E sobre a regulação, há movimentos de sentido contrário. Enquanto no contexto europeu se coloca em causa, por bons motivos, o princípio da neutralidade das plataformas, criando obrigações equilibradas de reporte decorrentes de novos regulamentos europeus, designadamente o dos Serviços Digitais – o que tem sido respondido positivamente por uma parte das plataformas (por exemplo, Google, Meta e TikTok). Mas, outros há, como o X, desde que foi adquirido por Musk, e o Telegram de Durov, que têm persistido na não-colaboração e, no caso do X, no recuo das políticas de moderação de conteúdos, na manipulação do algoritmo (com resultados evidentes na degradação do ambiente nesta rede) e numa maior opacidade sobre o funcionamento da plataforma.
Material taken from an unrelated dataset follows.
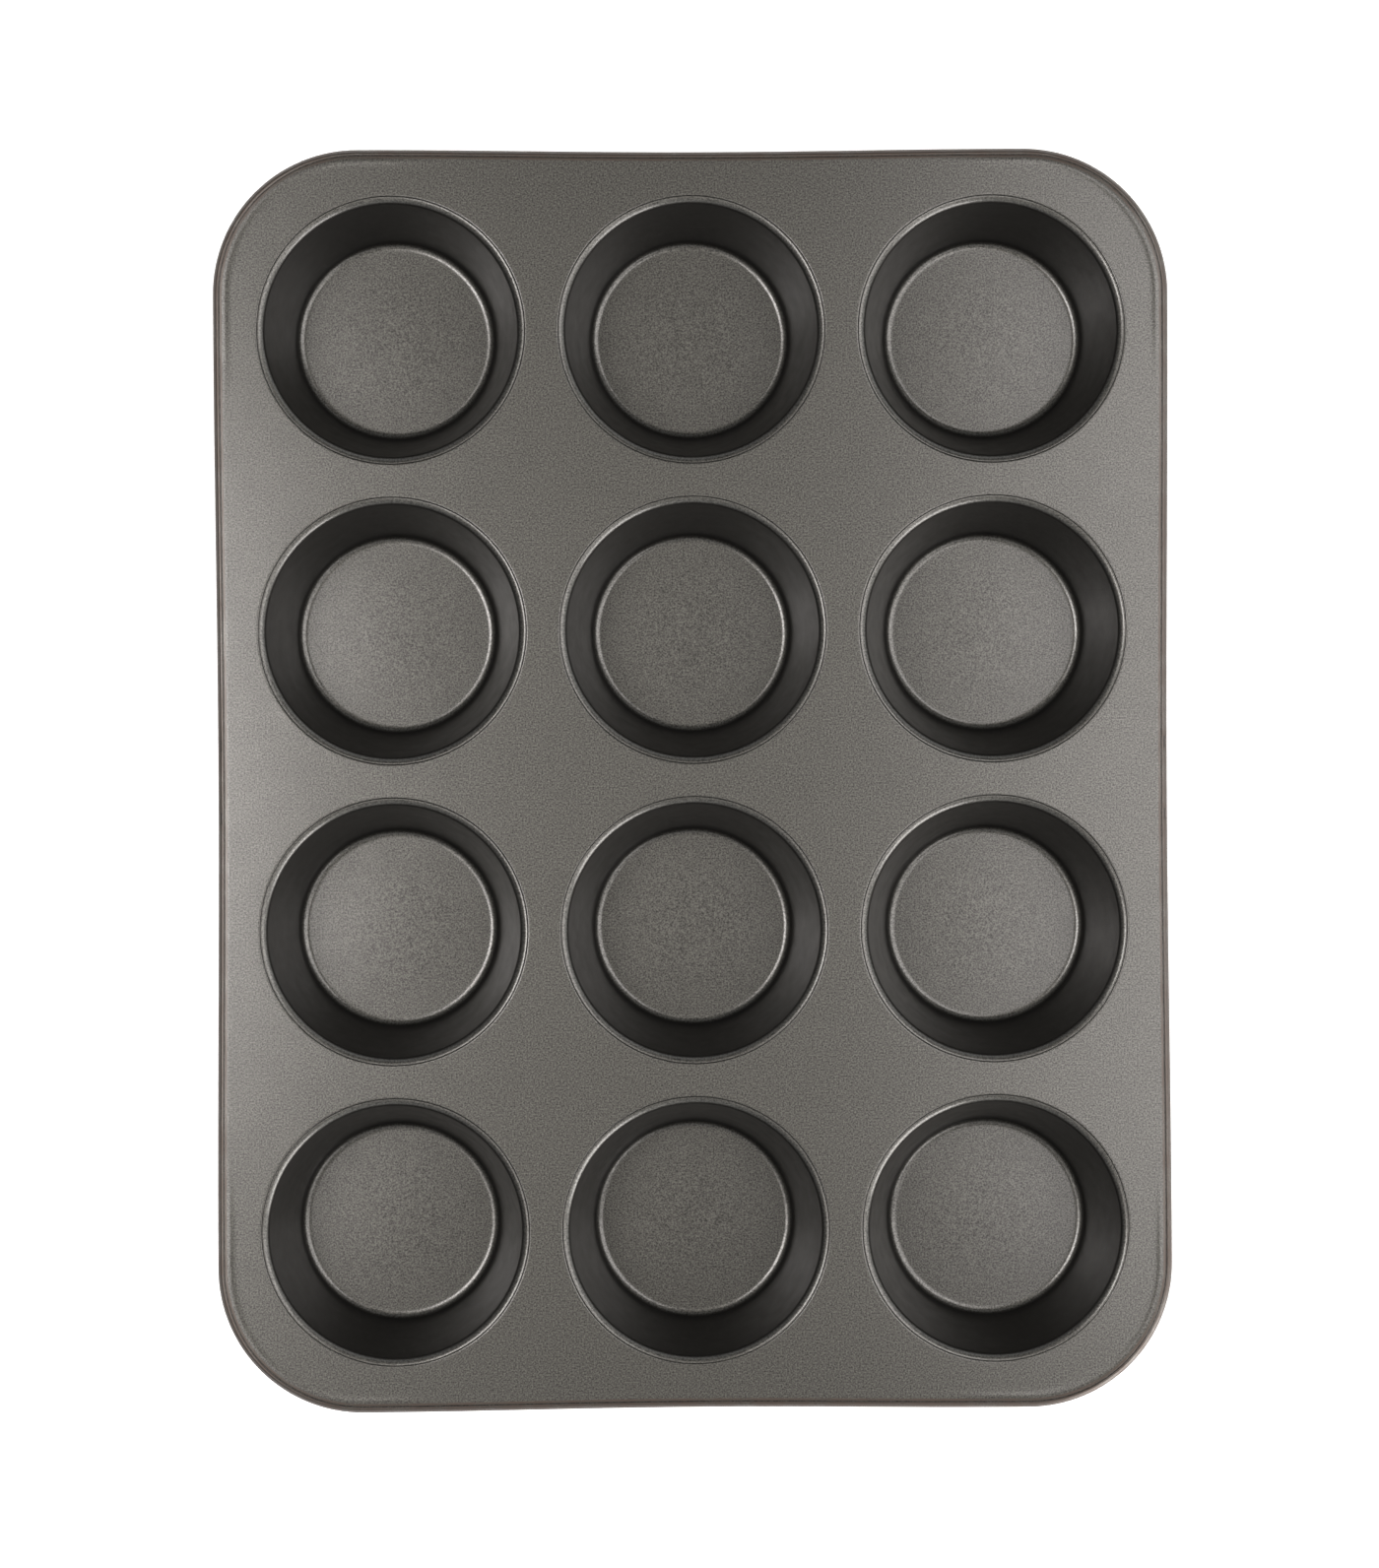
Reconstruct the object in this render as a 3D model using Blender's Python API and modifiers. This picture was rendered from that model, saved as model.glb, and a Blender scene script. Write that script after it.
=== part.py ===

Só que, como recorda o caso Durov, a liberdade de expressão é, também, um cavalo de Tróia para ataques ao Estado de direito. Se em relação ao insulto gratuito e às campanhas contra o bom-nome das pessoas, que encontraram terreno fértil nas redes sociais, não há alternativa à tolerância infinita, o mesmo não deve acontecer perante crimes sofisticados e hediondos, que têm nas plataformas veículos privilegiados. Musk e Durov, duas personalidades entre o demiúrgico e o narcisista, com exércitos globais de minions libertários, bem podem rasgar as vestes, mas Durov foi indiciado por cumplicidade com burlas, tráfico de droga e pornografia infantil, designadamente após o Telegram se ter recusado a responder a um pedido das autoridades francesas para identificar um utilizador envolvido na promoção destes conteúdos. Há mesmo limites para o que se pode passar nas redes sociais. Limites previstos na lei.